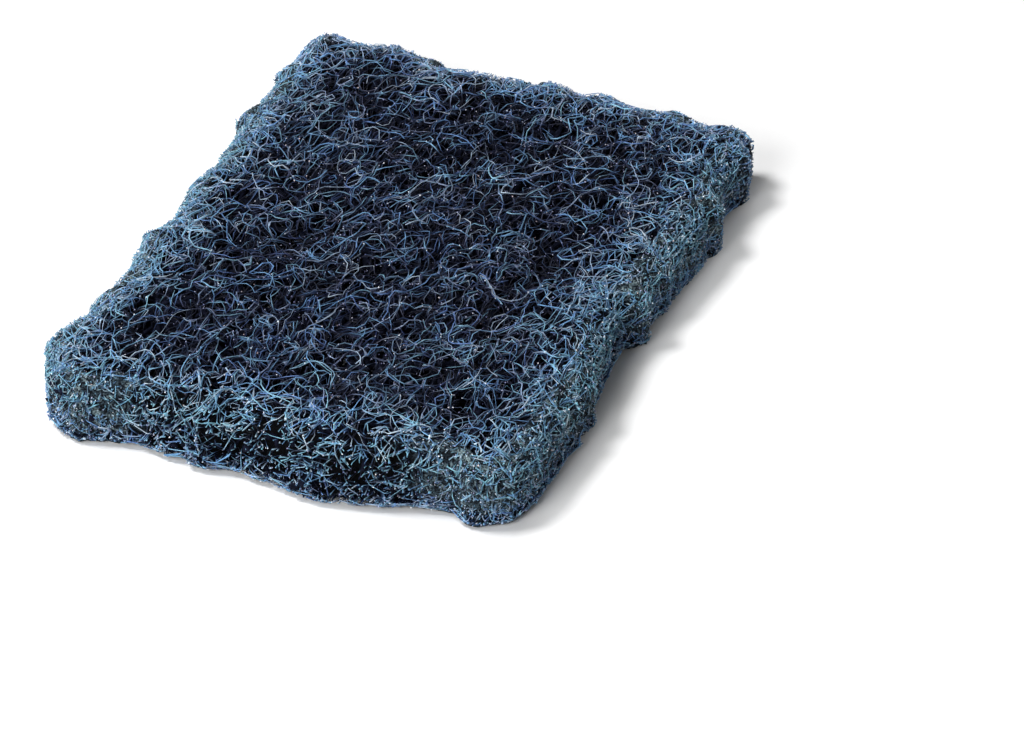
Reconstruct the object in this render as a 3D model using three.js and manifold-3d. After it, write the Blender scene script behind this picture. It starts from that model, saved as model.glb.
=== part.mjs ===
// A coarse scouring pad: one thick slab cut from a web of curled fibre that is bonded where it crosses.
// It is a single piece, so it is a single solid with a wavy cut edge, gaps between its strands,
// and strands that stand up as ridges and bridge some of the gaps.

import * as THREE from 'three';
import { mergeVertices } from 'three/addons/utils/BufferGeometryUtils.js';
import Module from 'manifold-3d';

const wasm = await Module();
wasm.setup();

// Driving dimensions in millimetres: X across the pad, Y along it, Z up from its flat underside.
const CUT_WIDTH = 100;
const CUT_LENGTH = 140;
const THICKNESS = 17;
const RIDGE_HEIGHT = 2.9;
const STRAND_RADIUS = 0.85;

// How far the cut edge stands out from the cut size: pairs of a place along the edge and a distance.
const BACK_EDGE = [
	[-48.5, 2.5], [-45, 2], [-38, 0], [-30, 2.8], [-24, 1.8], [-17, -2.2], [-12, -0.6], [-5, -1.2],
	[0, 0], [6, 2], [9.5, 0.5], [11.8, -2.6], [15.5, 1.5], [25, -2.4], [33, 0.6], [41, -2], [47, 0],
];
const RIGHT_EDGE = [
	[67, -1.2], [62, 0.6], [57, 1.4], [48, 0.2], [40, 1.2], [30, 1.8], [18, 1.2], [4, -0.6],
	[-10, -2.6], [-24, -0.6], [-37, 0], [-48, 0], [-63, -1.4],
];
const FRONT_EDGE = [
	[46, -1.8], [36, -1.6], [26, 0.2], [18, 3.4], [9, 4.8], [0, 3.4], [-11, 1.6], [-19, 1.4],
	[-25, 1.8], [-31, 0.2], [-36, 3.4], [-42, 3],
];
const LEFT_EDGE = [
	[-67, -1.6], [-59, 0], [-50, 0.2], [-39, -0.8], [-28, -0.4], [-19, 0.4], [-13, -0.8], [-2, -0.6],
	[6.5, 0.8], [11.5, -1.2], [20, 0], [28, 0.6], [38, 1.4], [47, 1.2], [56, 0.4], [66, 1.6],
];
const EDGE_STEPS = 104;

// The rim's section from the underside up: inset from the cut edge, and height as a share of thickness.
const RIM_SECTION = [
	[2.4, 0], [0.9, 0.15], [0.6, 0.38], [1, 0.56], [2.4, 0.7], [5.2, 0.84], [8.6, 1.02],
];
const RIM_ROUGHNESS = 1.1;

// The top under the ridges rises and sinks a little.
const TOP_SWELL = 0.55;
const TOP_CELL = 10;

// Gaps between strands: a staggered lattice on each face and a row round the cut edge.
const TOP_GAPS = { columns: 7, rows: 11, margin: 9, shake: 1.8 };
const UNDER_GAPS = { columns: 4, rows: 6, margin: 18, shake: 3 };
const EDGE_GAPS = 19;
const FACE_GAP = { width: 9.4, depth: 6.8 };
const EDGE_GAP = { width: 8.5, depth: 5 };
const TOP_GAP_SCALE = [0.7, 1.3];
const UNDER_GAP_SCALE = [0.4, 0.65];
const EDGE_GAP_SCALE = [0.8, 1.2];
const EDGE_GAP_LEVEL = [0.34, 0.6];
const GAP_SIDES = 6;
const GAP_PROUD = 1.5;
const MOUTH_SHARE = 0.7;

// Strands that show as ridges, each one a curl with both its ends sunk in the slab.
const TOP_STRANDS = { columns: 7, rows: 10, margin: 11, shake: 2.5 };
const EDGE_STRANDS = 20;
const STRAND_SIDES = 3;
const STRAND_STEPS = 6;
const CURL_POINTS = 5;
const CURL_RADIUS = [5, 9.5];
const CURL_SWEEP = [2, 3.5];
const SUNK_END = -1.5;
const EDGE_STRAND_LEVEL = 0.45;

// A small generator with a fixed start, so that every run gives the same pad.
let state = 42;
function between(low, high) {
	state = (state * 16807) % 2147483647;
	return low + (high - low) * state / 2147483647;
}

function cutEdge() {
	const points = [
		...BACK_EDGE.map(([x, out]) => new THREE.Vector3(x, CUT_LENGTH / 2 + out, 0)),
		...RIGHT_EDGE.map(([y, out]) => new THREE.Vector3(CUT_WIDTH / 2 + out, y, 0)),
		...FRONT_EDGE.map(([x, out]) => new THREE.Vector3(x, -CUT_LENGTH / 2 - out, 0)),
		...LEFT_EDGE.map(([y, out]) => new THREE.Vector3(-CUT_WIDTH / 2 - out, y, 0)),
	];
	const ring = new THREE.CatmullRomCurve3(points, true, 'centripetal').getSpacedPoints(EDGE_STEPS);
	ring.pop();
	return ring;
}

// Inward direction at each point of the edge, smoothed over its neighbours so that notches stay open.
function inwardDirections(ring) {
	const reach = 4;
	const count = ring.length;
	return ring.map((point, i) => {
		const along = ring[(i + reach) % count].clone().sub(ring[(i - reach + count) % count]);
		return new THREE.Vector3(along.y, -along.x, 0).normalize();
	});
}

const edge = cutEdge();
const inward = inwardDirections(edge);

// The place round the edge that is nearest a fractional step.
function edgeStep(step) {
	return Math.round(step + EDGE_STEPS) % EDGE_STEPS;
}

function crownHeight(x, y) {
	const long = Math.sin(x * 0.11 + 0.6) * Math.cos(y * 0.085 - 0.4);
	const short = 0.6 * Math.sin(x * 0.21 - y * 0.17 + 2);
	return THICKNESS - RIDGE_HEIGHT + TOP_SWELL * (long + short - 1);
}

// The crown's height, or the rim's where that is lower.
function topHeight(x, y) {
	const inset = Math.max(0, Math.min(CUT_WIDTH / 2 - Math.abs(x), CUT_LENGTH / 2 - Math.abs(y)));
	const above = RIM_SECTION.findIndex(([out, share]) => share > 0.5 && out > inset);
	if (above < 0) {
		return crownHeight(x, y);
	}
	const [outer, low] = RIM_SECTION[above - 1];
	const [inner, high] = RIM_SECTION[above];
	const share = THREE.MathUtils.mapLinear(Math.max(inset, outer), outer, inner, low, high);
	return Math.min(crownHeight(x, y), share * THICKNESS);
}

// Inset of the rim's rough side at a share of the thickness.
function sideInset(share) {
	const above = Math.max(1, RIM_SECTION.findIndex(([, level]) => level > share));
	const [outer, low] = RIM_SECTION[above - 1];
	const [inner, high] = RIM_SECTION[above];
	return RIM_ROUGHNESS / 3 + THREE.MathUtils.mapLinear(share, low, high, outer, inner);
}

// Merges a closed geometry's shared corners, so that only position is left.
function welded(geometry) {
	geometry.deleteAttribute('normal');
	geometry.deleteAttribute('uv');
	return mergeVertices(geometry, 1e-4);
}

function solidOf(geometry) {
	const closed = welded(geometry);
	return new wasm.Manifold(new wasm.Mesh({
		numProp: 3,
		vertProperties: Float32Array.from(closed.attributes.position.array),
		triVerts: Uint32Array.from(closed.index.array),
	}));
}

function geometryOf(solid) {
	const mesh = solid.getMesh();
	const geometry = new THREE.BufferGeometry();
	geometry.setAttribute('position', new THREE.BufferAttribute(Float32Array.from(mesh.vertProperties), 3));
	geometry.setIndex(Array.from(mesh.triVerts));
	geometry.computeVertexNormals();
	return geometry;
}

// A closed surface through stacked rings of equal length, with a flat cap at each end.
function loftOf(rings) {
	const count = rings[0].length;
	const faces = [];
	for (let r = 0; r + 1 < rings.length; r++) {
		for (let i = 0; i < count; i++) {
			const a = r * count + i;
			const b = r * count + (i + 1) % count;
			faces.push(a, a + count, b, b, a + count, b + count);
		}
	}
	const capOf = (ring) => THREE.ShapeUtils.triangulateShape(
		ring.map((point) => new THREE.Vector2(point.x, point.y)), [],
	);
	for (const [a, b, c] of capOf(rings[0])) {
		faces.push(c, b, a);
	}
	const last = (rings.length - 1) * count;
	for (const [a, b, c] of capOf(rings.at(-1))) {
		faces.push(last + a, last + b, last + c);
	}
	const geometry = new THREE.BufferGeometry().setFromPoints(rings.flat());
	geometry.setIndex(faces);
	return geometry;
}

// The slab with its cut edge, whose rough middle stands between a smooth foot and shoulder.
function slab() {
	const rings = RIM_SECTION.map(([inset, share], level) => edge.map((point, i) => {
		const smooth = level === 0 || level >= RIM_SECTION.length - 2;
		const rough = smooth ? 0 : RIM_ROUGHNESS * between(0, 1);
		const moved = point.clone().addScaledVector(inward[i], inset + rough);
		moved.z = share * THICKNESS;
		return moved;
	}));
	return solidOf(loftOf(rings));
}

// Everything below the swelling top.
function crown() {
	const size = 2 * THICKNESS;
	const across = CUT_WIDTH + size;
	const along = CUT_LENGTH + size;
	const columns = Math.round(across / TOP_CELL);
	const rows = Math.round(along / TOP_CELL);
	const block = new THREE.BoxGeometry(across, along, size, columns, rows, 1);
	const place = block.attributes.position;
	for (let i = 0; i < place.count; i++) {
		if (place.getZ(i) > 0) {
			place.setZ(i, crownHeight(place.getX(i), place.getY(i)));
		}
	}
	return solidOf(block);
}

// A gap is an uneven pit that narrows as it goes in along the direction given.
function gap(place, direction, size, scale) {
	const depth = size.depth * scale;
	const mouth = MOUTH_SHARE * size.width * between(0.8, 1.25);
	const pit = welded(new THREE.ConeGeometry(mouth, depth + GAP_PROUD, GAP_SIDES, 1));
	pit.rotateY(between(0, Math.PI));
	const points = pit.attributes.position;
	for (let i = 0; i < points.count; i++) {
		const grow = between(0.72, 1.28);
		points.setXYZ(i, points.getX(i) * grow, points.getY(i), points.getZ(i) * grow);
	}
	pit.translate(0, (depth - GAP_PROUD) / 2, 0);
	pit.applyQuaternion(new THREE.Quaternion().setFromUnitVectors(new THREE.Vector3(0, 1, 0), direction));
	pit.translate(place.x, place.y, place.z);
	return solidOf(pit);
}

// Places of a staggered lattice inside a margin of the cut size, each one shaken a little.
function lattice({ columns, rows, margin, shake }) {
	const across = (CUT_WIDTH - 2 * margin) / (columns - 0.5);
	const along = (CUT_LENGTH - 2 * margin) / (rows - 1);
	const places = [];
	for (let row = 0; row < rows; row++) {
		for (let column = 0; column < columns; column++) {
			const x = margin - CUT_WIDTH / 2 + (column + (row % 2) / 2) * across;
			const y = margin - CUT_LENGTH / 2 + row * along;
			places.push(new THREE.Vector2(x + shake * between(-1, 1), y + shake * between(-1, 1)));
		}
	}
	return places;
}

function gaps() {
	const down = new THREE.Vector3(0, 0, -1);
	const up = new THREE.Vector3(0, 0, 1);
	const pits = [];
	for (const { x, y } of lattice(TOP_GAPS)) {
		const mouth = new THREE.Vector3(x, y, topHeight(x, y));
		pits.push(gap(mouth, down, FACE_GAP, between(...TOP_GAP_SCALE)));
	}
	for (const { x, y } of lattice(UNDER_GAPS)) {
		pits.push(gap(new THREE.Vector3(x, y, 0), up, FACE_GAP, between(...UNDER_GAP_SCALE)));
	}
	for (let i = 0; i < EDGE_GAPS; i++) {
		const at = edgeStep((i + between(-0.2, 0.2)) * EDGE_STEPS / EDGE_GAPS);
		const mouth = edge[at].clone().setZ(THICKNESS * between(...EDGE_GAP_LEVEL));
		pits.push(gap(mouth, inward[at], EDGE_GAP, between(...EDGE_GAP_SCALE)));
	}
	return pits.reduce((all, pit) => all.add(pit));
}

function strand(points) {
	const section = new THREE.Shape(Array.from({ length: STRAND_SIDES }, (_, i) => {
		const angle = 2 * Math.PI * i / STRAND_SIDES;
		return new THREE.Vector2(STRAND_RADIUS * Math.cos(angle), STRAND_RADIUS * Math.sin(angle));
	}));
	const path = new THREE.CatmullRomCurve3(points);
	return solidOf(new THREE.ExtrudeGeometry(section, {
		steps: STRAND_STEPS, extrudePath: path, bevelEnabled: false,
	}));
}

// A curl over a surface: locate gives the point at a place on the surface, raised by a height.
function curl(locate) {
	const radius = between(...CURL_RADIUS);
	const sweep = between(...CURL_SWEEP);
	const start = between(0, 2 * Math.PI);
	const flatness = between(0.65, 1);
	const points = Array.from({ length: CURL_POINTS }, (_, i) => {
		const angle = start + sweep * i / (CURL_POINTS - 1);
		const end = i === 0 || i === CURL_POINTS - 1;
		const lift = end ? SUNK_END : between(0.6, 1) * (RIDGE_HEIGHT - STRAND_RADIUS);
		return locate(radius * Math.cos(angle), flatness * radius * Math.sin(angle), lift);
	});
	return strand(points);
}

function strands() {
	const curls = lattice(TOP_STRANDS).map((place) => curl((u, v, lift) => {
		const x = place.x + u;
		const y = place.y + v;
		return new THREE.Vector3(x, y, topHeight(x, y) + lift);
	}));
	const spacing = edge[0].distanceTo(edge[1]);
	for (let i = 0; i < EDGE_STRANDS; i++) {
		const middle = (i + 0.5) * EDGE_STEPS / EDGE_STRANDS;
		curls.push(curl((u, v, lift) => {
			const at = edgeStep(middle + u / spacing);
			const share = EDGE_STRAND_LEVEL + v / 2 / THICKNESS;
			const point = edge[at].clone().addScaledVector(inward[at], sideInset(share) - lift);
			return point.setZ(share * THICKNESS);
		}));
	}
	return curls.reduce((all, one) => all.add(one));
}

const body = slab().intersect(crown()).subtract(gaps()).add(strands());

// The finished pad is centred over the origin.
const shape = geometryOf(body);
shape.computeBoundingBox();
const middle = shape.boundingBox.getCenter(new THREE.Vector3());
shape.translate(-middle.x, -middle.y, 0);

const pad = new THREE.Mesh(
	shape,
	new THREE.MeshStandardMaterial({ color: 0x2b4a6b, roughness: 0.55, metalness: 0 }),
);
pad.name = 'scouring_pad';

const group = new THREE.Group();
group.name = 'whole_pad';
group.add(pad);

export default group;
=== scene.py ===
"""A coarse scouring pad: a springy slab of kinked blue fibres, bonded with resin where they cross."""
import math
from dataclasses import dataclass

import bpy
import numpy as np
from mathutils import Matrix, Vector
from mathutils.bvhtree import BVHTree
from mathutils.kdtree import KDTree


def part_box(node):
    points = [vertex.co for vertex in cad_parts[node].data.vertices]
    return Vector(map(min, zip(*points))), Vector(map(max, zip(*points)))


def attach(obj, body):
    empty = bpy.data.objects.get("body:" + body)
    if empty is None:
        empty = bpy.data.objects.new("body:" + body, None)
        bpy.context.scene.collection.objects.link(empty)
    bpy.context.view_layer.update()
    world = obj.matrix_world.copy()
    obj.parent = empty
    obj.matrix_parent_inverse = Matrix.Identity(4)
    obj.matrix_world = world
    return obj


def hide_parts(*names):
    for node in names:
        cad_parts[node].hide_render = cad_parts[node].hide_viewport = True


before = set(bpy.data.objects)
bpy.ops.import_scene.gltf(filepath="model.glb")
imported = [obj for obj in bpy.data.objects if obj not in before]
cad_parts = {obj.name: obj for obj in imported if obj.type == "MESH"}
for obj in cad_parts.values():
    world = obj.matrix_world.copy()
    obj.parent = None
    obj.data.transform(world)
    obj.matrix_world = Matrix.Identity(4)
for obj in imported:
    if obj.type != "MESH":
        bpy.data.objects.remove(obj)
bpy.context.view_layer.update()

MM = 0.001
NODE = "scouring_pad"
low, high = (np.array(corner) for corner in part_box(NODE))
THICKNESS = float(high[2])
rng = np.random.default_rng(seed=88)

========

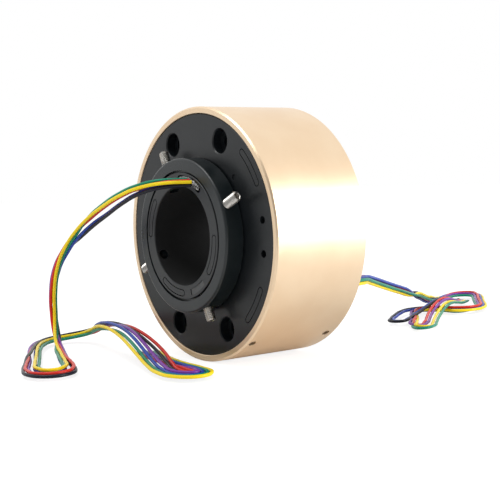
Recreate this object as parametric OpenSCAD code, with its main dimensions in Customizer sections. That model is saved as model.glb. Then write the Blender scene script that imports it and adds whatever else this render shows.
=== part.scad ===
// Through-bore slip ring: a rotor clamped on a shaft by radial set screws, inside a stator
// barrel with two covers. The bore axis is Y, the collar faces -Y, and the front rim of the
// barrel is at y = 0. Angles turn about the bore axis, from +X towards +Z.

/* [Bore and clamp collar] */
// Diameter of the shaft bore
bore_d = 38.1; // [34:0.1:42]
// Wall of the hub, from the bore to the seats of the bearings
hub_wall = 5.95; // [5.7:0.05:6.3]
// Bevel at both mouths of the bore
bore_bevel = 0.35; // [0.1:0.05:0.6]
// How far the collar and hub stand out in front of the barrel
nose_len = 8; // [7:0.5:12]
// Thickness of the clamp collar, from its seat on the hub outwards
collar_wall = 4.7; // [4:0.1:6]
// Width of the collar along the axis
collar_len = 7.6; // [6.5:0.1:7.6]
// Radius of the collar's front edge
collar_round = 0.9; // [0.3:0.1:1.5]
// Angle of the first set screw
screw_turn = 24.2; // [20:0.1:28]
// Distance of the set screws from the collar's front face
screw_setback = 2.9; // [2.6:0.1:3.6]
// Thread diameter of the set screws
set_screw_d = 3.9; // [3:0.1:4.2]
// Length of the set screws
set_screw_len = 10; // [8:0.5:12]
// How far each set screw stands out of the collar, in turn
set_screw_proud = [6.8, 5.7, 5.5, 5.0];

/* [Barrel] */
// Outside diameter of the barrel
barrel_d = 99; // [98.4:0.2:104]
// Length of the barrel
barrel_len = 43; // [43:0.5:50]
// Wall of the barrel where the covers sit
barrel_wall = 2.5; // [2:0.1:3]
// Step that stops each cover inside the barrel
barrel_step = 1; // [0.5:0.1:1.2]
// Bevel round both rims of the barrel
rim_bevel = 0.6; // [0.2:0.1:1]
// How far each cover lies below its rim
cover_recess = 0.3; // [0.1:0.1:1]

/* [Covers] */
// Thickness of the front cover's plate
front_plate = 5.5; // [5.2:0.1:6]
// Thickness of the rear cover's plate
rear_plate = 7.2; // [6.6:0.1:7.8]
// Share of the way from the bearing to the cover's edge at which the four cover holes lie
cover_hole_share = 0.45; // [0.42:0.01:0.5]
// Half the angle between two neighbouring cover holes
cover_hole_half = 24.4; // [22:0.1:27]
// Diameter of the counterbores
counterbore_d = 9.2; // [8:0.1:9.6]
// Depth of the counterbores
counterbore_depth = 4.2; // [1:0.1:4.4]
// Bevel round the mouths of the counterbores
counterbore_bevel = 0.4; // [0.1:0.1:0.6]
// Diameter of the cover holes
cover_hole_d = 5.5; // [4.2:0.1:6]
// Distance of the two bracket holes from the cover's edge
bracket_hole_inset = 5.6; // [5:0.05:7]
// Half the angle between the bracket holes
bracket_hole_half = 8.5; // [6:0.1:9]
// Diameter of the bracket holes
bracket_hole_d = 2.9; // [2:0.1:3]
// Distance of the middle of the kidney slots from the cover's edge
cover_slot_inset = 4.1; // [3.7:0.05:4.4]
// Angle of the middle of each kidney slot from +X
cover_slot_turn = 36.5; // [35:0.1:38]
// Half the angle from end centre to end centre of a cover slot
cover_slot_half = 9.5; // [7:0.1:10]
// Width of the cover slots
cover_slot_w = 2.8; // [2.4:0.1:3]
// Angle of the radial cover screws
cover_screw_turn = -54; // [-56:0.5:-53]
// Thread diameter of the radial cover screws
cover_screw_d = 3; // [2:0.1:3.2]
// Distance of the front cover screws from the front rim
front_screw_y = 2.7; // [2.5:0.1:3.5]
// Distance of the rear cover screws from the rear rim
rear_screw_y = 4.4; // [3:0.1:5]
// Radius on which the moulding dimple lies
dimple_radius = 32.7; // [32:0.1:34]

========

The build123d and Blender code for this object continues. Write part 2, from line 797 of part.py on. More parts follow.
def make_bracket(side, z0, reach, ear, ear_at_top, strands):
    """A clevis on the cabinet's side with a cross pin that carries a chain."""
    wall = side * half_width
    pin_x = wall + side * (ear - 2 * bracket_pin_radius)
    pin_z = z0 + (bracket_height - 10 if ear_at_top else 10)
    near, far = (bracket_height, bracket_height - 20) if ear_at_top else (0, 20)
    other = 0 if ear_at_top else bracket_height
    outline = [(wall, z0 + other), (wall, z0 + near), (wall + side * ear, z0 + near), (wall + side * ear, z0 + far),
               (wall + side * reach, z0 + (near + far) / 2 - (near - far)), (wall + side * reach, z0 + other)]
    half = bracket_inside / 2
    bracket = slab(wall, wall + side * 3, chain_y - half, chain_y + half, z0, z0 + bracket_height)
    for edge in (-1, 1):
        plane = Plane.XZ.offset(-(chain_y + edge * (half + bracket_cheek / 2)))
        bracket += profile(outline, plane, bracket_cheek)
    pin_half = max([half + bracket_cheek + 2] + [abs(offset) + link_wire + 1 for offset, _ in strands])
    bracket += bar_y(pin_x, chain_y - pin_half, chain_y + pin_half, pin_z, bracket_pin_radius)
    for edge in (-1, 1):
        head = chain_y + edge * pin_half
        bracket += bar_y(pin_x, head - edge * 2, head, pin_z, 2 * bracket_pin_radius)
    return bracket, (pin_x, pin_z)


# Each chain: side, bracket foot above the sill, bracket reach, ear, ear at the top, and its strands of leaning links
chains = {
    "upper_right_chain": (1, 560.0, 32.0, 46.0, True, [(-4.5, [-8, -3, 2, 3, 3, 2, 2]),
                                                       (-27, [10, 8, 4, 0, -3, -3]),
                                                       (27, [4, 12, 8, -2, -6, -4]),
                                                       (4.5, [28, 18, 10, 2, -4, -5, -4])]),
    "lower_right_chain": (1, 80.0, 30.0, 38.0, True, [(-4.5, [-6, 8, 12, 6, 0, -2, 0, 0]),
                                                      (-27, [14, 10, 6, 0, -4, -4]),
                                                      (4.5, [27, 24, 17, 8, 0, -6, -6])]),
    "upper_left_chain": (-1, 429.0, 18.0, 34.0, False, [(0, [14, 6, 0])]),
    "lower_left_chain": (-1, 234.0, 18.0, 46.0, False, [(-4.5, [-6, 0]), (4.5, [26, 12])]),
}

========

Exercise goal: Print exactly the lines above from the one with "obj.matrix_world = Matrix.Identity(4)" to the one with "rng = np.random.default_rng(seed=88)", including both.

The answer:
    obj.matrix_world = Matrix.Identity(4)
for obj in imported:
    if obj.type != "MESH":
        bpy.data.objects.remove(obj)
bpy.context.view_layer.update()

MM = 0.001
NODE = "scouring_pad"
low, high = (np.array(corner) for corner in part_box(NODE))
THICKNESS = float(high[2])
rng = np.random.default_rng(seed=88)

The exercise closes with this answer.